WHAT IS REQUIRED :: Print the lines of the data, starting with the first, up to and including the line where "from mathutils import Matrix, Vector" appears.

>>>>>

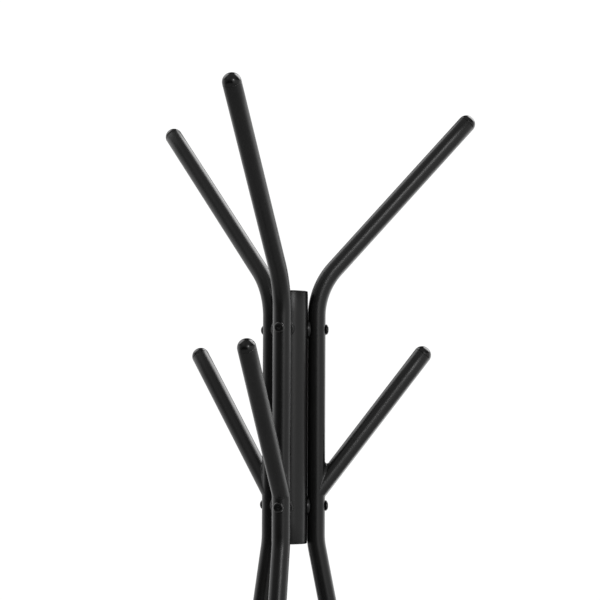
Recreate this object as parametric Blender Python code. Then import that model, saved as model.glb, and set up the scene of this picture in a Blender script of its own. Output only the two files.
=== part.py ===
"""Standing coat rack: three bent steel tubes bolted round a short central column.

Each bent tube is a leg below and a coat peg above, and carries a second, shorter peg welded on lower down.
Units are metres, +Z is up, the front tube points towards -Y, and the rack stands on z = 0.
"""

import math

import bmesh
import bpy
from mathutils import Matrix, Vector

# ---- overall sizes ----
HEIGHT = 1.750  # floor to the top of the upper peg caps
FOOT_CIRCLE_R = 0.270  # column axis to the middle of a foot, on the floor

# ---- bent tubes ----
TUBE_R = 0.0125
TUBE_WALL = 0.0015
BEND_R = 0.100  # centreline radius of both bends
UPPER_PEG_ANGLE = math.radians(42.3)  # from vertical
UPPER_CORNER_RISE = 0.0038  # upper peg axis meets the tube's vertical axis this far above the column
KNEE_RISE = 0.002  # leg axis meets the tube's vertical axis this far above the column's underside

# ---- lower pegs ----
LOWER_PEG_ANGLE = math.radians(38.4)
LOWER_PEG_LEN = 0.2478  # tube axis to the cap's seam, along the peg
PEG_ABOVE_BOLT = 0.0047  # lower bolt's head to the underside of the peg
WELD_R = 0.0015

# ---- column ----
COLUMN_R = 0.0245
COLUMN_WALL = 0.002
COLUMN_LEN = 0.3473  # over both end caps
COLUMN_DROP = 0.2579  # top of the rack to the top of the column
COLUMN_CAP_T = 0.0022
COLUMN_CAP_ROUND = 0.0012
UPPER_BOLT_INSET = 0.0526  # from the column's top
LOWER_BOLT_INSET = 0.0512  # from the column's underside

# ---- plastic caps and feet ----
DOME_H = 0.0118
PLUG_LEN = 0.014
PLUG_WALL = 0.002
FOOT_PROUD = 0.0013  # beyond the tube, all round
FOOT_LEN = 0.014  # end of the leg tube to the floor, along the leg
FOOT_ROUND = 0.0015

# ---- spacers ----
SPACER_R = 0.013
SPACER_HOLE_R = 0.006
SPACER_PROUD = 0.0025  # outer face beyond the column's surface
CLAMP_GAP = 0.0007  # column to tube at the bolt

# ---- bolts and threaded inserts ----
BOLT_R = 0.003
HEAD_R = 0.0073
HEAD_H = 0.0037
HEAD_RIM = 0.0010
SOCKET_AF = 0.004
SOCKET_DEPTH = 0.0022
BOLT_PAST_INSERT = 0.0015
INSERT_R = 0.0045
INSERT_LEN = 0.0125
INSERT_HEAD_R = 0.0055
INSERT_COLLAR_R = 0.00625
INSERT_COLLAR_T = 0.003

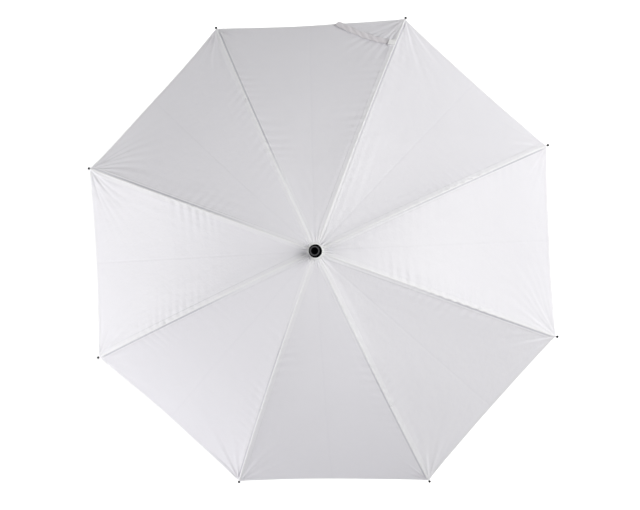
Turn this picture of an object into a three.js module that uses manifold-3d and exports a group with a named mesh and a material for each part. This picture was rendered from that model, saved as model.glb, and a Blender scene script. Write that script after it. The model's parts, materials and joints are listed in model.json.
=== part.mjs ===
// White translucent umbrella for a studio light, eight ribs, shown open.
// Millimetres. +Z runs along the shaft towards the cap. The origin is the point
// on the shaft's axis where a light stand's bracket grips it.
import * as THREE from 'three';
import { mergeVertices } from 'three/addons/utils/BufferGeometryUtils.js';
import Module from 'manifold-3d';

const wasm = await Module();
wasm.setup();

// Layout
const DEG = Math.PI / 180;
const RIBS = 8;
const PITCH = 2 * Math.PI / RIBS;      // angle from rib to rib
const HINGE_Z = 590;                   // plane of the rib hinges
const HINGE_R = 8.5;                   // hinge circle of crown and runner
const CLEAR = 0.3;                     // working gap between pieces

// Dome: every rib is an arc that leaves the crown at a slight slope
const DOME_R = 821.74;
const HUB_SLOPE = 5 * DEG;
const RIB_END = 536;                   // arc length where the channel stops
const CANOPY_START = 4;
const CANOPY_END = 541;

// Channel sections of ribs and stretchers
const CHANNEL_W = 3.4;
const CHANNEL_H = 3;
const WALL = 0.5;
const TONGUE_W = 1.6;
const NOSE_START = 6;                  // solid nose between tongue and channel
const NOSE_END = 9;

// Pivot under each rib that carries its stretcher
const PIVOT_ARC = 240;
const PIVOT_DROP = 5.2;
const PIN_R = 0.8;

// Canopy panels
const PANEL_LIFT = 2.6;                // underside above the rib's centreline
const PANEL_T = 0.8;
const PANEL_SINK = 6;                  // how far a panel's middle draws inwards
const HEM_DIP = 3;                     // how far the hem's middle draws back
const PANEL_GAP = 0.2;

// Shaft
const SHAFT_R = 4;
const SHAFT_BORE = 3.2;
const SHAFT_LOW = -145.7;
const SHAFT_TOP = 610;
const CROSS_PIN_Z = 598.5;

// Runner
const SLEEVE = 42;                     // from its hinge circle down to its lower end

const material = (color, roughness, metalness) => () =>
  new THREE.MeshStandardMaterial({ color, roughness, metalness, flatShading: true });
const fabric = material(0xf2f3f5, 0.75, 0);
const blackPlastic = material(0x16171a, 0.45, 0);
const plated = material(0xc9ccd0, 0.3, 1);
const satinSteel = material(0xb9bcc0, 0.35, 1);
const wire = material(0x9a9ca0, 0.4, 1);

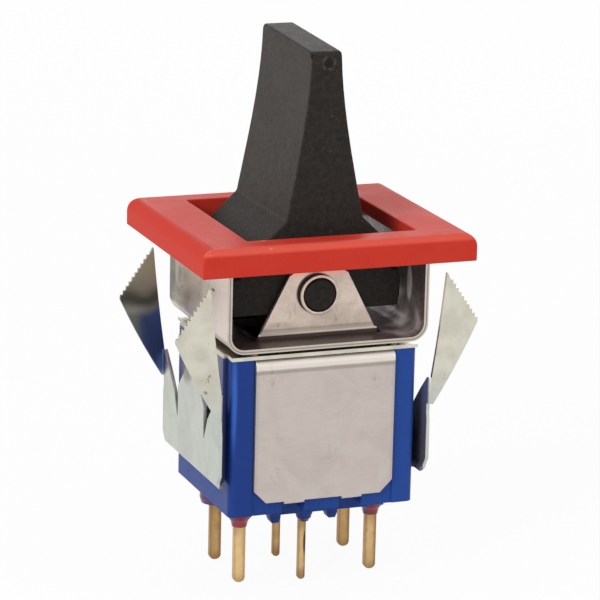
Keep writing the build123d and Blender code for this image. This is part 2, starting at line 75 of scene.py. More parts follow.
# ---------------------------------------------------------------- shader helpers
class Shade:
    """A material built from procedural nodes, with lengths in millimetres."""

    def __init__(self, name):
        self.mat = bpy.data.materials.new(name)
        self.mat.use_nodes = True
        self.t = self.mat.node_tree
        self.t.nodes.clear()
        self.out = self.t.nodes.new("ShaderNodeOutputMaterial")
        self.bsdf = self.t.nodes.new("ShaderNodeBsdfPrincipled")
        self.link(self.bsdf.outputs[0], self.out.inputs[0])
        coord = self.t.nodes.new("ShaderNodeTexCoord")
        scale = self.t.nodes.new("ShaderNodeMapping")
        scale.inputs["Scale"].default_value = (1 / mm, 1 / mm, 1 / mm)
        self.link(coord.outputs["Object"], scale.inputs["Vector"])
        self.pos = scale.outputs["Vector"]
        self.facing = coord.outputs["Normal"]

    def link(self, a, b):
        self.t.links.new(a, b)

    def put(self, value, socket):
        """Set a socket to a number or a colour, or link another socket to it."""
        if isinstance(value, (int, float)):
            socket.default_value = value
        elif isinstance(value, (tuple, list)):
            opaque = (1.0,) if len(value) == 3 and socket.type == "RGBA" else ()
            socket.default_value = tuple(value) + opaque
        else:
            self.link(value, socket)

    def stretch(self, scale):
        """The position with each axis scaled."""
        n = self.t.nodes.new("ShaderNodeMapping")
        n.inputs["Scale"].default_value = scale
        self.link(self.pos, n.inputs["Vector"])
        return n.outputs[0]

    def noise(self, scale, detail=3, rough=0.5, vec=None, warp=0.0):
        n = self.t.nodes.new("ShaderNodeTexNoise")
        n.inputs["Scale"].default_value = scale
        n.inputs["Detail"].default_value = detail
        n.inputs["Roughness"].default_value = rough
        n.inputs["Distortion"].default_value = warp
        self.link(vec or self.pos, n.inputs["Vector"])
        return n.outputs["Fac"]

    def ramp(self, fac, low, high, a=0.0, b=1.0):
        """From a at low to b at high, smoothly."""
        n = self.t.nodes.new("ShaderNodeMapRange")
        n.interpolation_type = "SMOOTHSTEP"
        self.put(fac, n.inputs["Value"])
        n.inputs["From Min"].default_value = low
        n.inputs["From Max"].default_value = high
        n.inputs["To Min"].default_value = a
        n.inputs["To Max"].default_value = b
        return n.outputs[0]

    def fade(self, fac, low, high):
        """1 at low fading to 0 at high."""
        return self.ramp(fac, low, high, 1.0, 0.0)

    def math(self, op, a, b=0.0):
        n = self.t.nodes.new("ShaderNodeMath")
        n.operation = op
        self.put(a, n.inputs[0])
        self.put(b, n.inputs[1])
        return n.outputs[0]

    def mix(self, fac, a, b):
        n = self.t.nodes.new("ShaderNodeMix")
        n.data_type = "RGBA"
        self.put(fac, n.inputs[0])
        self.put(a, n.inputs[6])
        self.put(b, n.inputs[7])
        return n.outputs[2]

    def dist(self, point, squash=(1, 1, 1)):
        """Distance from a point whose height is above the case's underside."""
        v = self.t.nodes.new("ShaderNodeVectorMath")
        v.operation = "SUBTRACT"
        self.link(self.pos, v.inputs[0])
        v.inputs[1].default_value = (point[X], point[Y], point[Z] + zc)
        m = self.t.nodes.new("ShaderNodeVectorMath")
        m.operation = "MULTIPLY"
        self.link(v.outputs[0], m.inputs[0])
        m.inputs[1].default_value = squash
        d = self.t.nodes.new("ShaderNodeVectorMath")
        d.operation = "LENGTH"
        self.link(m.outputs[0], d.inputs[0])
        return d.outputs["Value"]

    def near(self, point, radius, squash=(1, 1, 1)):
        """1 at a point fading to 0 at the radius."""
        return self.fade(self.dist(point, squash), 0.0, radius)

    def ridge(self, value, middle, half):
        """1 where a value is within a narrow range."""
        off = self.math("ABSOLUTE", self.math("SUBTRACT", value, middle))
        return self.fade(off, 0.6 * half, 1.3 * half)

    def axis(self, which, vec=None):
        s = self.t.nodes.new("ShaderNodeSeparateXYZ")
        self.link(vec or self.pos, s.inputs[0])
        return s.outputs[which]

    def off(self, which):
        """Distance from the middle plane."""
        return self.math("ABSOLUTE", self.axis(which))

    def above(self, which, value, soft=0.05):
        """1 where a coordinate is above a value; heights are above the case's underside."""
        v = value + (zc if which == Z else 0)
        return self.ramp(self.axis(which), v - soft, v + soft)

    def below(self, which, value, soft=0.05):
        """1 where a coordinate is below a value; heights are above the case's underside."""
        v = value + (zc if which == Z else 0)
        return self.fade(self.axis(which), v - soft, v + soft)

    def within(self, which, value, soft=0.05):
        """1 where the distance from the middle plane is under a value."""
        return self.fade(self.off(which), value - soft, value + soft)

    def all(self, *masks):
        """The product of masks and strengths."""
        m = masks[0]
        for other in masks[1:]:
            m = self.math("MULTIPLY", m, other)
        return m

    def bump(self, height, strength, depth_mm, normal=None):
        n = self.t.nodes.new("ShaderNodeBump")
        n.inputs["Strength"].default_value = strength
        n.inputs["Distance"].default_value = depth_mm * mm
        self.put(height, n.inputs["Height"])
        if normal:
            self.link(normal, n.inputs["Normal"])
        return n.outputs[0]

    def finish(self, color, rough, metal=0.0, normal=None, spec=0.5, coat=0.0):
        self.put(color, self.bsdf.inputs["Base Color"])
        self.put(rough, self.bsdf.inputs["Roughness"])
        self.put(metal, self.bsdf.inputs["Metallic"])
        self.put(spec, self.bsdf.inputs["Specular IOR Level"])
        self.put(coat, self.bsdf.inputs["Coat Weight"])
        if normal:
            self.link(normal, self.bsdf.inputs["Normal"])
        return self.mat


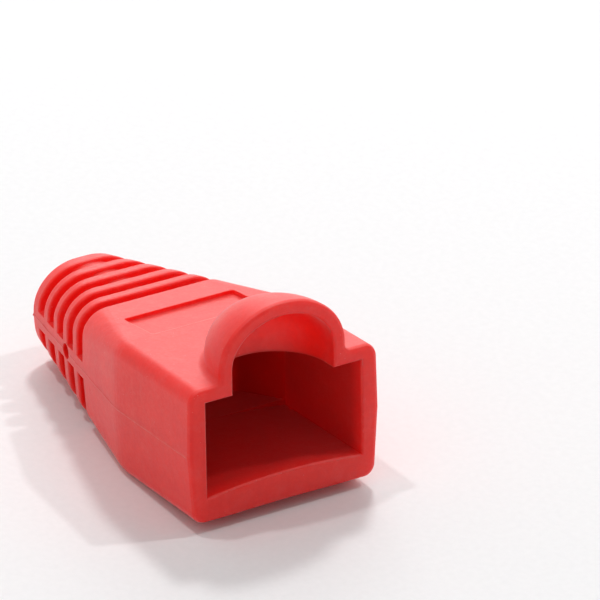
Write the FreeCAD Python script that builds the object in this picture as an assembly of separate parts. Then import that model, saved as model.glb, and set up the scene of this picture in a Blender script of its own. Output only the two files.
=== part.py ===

<<<<<

RESULT BELOW ::
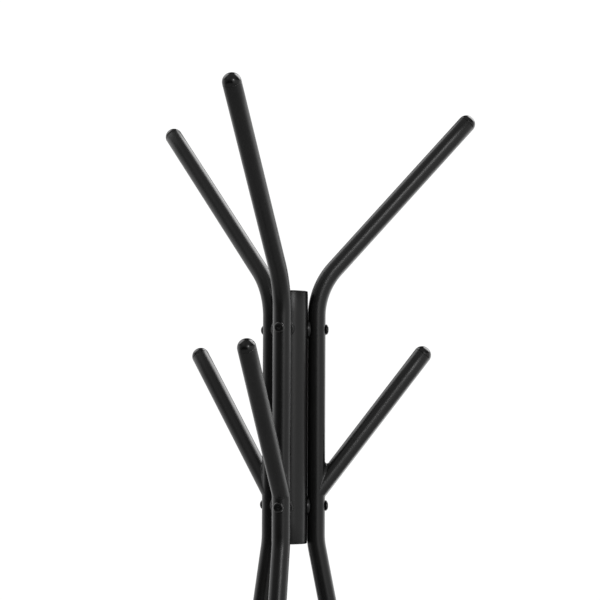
Recreate this object as parametric Blender Python code. Then import that model, saved as model.glb, and set up the scene of this picture in a Blender script of its own. Output only the two files.
=== part.py ===
"""Standing coat rack: three bent steel tubes bolted round a short central column.

Each bent tube is a leg below and a coat peg above, and carries a second, shorter peg welded on lower down.
Units are metres, +Z is up, the front tube points towards -Y, and the rack stands on z = 0.
"""

import math

import bmesh
import bpy
from mathutils import Matrix, Vector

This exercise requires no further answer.